BYI got a boost from the new Resorts World slot casino in New York, where it has more than 50 percent of the games on the floor.

The future looks promising, as the backlog of systems orders grows, the economy recovers—meaning consumers are spending more in recurring revenue machines, as its latest cabinets and slot platform continue to roll out, and as casinos eagerly await the newest participation game titles, Michael Jackson and Grease.


MGAM is starting to look like the little engine that could.

For years, MGAM flailed away at trying to diversify from its shrinking base of Class II machines in Indian casinos, primarily in Oklahoma.

Now, under relatively new CEO Patrick Ramsey, and with industry veteran Mick Roemer leading sales, MGAM is succeeding in its strategy to focus on developing its own proprietary games and on expanding nationally into Class III markets.

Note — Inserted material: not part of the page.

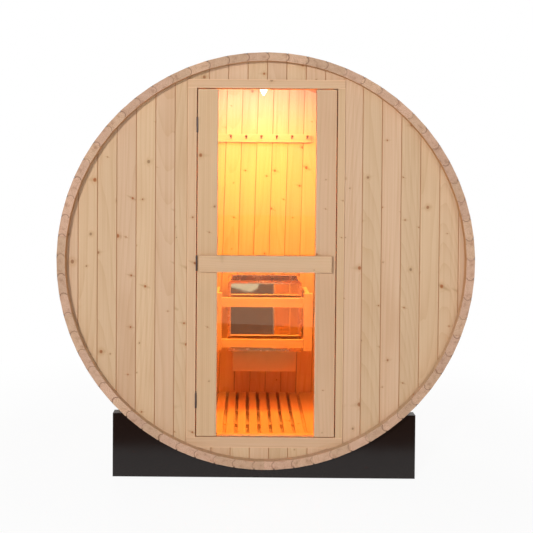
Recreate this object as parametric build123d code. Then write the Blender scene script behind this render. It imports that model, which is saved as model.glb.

Meanwhile, it has signed an agreement with its biggest customer, the Chickasaw Indians of Oklahoma, which essentially protects its footprint in the giant WinStar casino for several years. That gives investors assurance that MGAM will not erode its historic business while entering new markets.

MGAM is another company benefiting from the Resorts World New York opening, as it operates the central determination system that all of the state’s VLTs connect to. In turn, MGAM gets 0.75 percent of all slot revenue generated in New York.

With Resorts World cranking out $50 million-plus a month, that’s a nice annuity.

Finally, even though the stock has more than doubled in recent months, it’s still inexpensive at 4.6 times enterprise value to trailing EBITDA and with a price-to-earnings-growth ratio of just 0.75.


That Ameristar managers are among the best in the business is not a surprise. The company has long produced great EBITDA margins.

But to be able to produce record numbers across the board in an environment that has challenged all regional casino operators is a very good sign for what can happen when the economy hums again.

And ASCA produced those results while paying down debt and buying back shares.

Further, ASCA has restructured the company in the past year, reducing the number of shares from 59.5 million to 34 million and putting itself in position to resume searching for growth opportunities.

At present, ASCA is looking to acquire underperforming properties that can benefit from its management skill.

But the company is confident enough of its financial condition that it also is competing for the casino license in western Massachusetts against Penn National, MGM Resorts and Mohegan.

CEO Gordy Kanofsky thinks Massachusetts can be a winner, pointing out that the 50 miles around Springfield has 500,000 more people and 28.5 percent higher household income than St. Louis, which is ASCA’s most profitable market. And where Ameristar competes against five other casinos in greater St. Louis, it would have Springfield all to itself.

Ameristar has been a story of a disciplined management that prepared for the recession early, putting it ahead of the curve in getting expenses down, thus able to convert added revenue to the bottom line.

Going forward, the attention on ASCA’s regional casino peers will be focused on the spate of casino openings this year and how they will play out in markets that no longer have the advantages of monopolies or oligarchies.

That will affect a number of companies, but it will especially put a spotlight on Penn National, also known as a disciplined operator that spends judiciously.

PENN has both the greatest number of new projects opening and faces cannibalization from other new projects, presenting some very interesting scenarios.

PENN disappointed some investors with its conservative financial guidance for the year.

However, there is a flip side to that. If new properties in Ohio and Kansas City are revenue home runs, there’s a strong possibility of an earnings pop that could surprise investors to the upside, thus rewarding those who get in early.